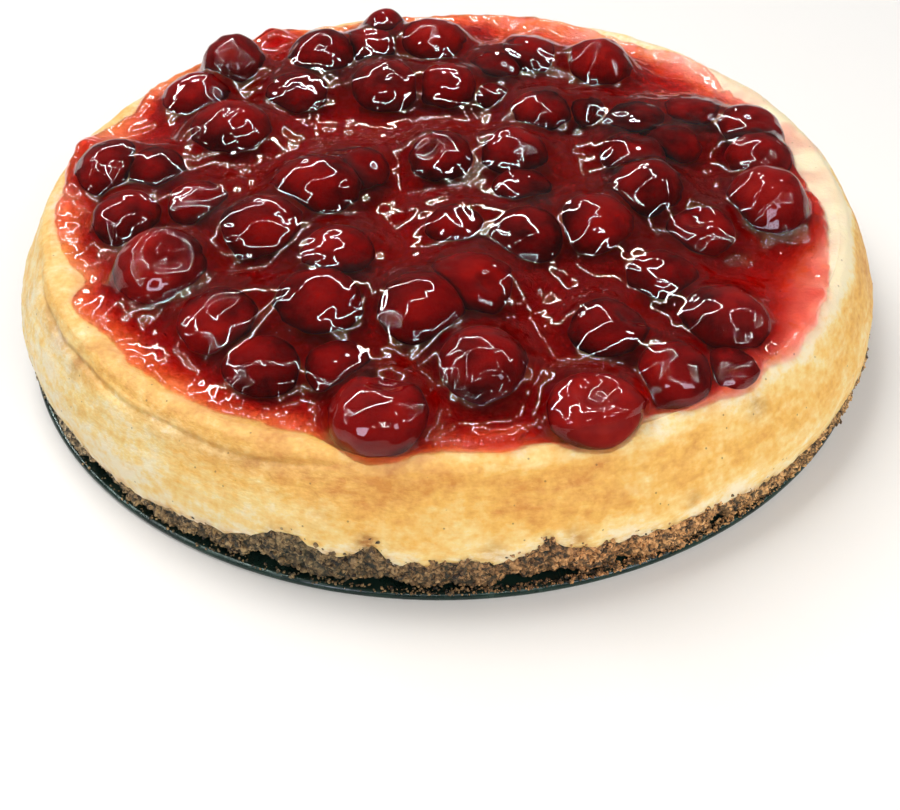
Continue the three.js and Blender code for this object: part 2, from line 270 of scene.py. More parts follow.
# Where the side stands furthest out, so that the crust hangs over the tin's hem: angle and width
# in degrees, and how much further out the crust and the filling stand.
OVERHANG_AT, OVERHANG_WIDTH = -35.0, 25.0
OVERHANG_CRUST, OVERHANG_FILLING = 1.6, 0.9
OVERHANG_RISE, OVERHANG_FOOT = 0.3, 0.8  # how much higher its foot is, and how much less set back

# Sizes in mm of the grains drawn on each crumb and of the places where they lie bent, and how much
# the crumb, the grain and the finer grain each add to the shade.
GRAIN, FINE_GRAIN = 1.25, 0.55
BENT_SIZE, BENT_BY = 1.3, 1.6
CRUMB_SHADE, GRAIN_SHADE, FINE_SHADE = 0.3, 0.4, 0.35
CRUMB_RELIEF = 0.45
# painted shade for cracks, gaps, hollows and the foot, tinted teal as a painted reflection of the
# tin
CRUMB_PAINTED_SHADOW = "12261f"
CRUMB_DARK = "332e27"
CRUMB_MIDDLE = "c0b29e"
CRUMB_PALE = "fffaf0"

# How the crust's tint changes round the side, from the far left over the front to the right: place
#  from 0 at the left end to 1 at the right end, and tint. It is partly the bake and partly painted
#  light and shade: darkest at the front left and brighter towards both ends.
CRUST_BAKE_AND_SHADE = [
    (0.07, "fff0cf"), (0.17, "d9bb8c"), (0.37, "a8936c"), (0.5, "bd9a6d"), (0.63, "efb67c"),
    (0.75, "ffcb8e"), (0.85, "ffd192"),
]


def chance(i, j):
    """A repeatable random number from 0 to 1 for a pair of numbers."""
    s = np.sin(np.asarray(i) * 127.1 + j * 311.7) * 43758.5453
    return s - np.floor(s)


def turn_between(a, b):
    """The signed turn from b to a, from -180 to 180 degrees."""
    return (a - b + 180) % 360 - 180


def bell(x, width):
    """A smooth bump, 1 at 0 and falling with the square of x over width."""
    return np.exp(-((x / width) ** 2))


def ripple(angle, seed):
    """Slow unevenness round the cake: four waves of different counts, about -1 to 1."""
    waves = [
        np.sin(n * np.radians(angle) + 6.3 * chance(seed, k)) / (k + 1.5)
        for k, n in enumerate([3, 5, 8, 13])
    ]
    return sum(waves)


def noise(points, size, seed):
    """Smooth random field, about -1 to 1: random numbers on a lattice of that size, blended along
    each axis by the smoothstep curve."""
    side = 32
    table = np.random.default_rng(seed).uniform(-1, 1, side**3)
    cell = np.floor(points / size)
    share = np.moveaxis(points / size - cell, -1, 0)
    share = share * share * (3 - 2 * share)
    low = cell.astype(np.int32) % side
    (x0, y0, z0), (x1, y1, z1) = (np.moveaxis(c % side, -1, 0) for c in (low, low + 1))

    def along_z(x, y):
        """The lattice's numbers on one upright line, blended between the two nearest heights."""
        row = (x * side + y) * side
        first = table[row + z0]
        return first + (table[row + z1] - first) * share[2]

    low_x = along_z(x0, y0) * (1 - share[1]) + along_z(x0, y1) * share[1]
    high_x = along_z(x1, y0) * (1 - share[1]) + along_z(x1, y1) * share[1]
    return low_x + (high_x - low_x) * share[0]


def layered_noise(points, size, seed, layers=3):
    """Noise plus finer noise: each layer has half the size and half the height of the last."""
    return sum(noise(points, size / 2**k, seed + k) / 2**k for k in range(layers))


def crumb_cells(along, up, size, around, seed):
    """Distance to the nearest crumb middle and that crumb's own random number. Middles lie one in
    each square of a grid, at random inside it; the grid closes on itself after `around`."""
    count = round(around / size)
    u, v = along / (around / count), up / size
    nearest = np.full(u.shape, 9.0)
    number = np.zeros(u.shape)
    for di in (-1, 0, 1):
        for dj in (-1, 0, 1):
            i, j = np.floor(u) + di, np.floor(v) + dj
            key = (i % count) + 977.0 * j
            du = i + chance(key, seed) - u
            dv = j + chance(key, seed + 1) - v
            distance = np.hypot(du, dv)
            closer = distance < nearest
            nearest = np.where(closer, distance, nearest)
            number = np.where(closer, chance(key, seed + 2), number)
    return nearest, number


def wall_radius(height):
    """Radius of the cake's side at a height, on straight lines between the places of WALL."""
    return np.interp(height, WALL[:, 1], WALL[:, 0])


def overhung(angle):
    """How near an angle is to the middle of the overhang, from 0 to 1."""
    return bell(turn_between(angle, OVERHANG_AT), OVERHANG_WIDTH)


def crust_line(angle):
    """Height of the line where crust ends and filling starts, all round the side: a level with slow
    waves and crumb-sized steps, raised at the named lumps."""
    points = ring_points(np.full_like(angle, SIDE_RADIUS), 0.0, angle)
    lumps = sum(rise * bell(turn_between(angle, at), width) for at, width, rise in CRUST_LUMPS)
    steps = 0.7 * layered_noise(points, 4.0, 31) + 0.9 * noise(points, 1.3, 35)
    return CRUST_LOW + CRUST_HEIGHT + CRUST_SWAY * ripple(angle, 3) + steps + lumps


def crust_side():
    """The wall of crumbs on a grid of angle and height: the cake's side, plus a dome for each crumb
    cell at two sizes, less the hollows and the crumbled foot, and moved out at the overhang. Also
    each crumb's own random number, and painted shade from 0 to 1: dark near the gap between two
    crumbs, in the hollows and towards the foot, less so at the overhang."""
    angle = np.linspace(-180, 180, CRUST_SECTORS, endpoint=False)[None, :]
    share = np.linspace(0, 1, CRUST_ROWS)[:, None]
    over = overhung(angle)
    foot_height = CRUST_LOW + OVERHANG_RISE * over
    height = foot_height + (crust_line(angle) + CRUST_LAP - foot_height) * share
    place = ring_points(SIDE_RADIUS + 0 * height, height, angle)
    around = 2 * math.pi * SIDE_RADIUS
    bend = CRUMB_BEND * noise(place, CRUMB_BEND_SIZE, 43)
    along = np.radians(angle + 180) * SIDE_RADIUS + bend
    near, big = crumb_cells(along, height + bend, CRUMB_SIZE, around, 5)
    near_fine, fine = crumb_cells(along, height, CRUMB_SIZE * FINE_CRUMB, around, 15)
    domes = CRUMB_DOME * (DOME_REACH - near) * (DOME_LEAST + big)
    domes += FINE_DOME * (DOME_REACH - near_fine) * (DOME_LEAST + fine)
    broken = CRUST_CRAG * np.clip(0.3 + layered_noise(place[:1], 7.0, 41), 0, 1)
    low = np.clip(1 - (height - CRUST_LOW) / CRUST_FOOT_RISE, 0, 1) ** 2
    foot = low * (wall_radius(CRUST_LOW) - CRUST_INSET - CRUST_FOOT) + (1 - share) ** 3 * broken
    hollow = np.clip(layered_noise(place, 5.0, 47), -0.4, 1)
    for at, middle, width in CRUST_HOLLOWS:
        off = np.hypot(np.radians(turn_between(angle, at)) * SIDE_RADIUS, 1.3 * (height - middle))
        hollow += HOLLOW_DEPTH * bell(off + 0.5 * noise(place, 1.5, 49), width)
    foot *= 1 - OVERHANG_FOOT * over
    radius = wall_radius(height) - CRUST_INSET - CRUMB_SINK + domes - hollow - foot
    radius += OVERHANG_CRUST * over
    # Painted shade: dark near the gap between two crumbs, in the hollows, and towards the foot
    # except at the overhang.
    painted_shade = np.clip((near - SHADE_GAP_FROM) / SHADE_GAP_WIDTH, 0, 1) + 0.4 * np.clip(hollow, 0, 2)
    painted_shade += 0.5 * (1 - share) ** 2 * (1 - over)
    return radius, height, angle, 0.6 * big + 0.4 * fine, np.clip(painted_shade, 0, 1)


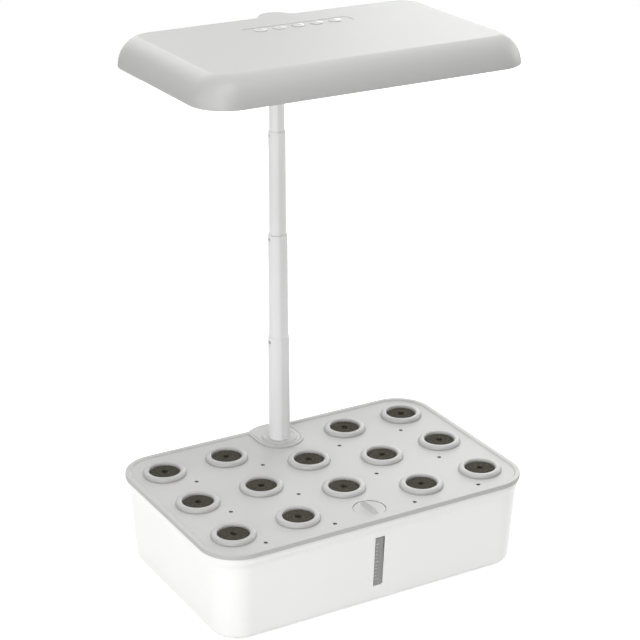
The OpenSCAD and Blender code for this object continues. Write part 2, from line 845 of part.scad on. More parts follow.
tank();
tank_feet();
window_lens();
window_gasket();
mast_socket();
socket_screws();
power_inlet();
pump_body();
pump_filter();
deck();
fill_cap();
cap_seal();
for (n = [1:14]) basket(n);
for (n = [1:14]) sponge(n);
for (n = [1:4]) mast_tube(n);
for (n = [1:3]) snap_pin(n);
lamp_cover();
lamp_base();
lamp_screws();
diffuser();
led_board();
led_chips();
control_board();
mast_collar();
for (n = [1:5]) button(n);
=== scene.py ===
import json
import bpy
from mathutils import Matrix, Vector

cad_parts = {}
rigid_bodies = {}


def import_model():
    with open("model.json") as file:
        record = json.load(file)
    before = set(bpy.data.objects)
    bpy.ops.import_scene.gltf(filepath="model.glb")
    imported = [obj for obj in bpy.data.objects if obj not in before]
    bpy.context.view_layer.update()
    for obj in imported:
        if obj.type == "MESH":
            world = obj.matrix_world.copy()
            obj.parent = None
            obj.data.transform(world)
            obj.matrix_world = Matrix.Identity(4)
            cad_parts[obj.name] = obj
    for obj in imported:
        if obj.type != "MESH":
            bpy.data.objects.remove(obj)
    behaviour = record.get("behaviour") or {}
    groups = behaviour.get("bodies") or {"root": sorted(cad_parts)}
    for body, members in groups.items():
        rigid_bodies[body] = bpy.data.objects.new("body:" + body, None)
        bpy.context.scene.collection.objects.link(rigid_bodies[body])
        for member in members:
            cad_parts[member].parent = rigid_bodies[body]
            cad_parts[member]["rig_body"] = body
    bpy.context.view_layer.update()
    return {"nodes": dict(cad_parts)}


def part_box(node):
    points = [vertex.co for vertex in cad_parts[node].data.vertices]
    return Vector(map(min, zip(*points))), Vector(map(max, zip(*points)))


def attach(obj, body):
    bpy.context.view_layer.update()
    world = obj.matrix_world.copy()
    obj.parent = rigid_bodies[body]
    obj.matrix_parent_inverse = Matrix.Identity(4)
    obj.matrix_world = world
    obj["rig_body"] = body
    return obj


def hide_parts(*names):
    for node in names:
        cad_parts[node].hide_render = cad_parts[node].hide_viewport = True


bl_info = {
    "name": "Countertop hydroponic garden",
    "version": (1, 0, 0),
    "blender": (4, 5, 0),
    "location": "3D View > Sidebar > Garden",
    "description": "Models and finishes the garden's shells, pods, mast and lamp, and lights them",
    "category": "Object",
}

from math import asin, atan2, cos, hypot, pi, radians, sin, sqrt, tan

import bmesh
import bpy
from bpy.props import FloatProperty, FloatVectorProperty, IntProperty, PointerProperty
from mathutils import Matrix, Vector, noise

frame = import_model()
MM = 0.001
# Keeps two faces that would lie in one plane apart, in millimetres
CLEAR = 0.03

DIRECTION
Whenever "data" turns up in a line, pick that line out.

REPLY
    before = set(bpy.data.objects)
    imported = [obj for obj in bpy.data.objects if obj not in before]
            obj.data.transform(world)
            bpy.data.objects.remove(obj)
        rigid_bodies[body] = bpy.data.objects.new("body:" + body, None)
    points = [vertex.co for vertex in cad_parts[node].data.vertices]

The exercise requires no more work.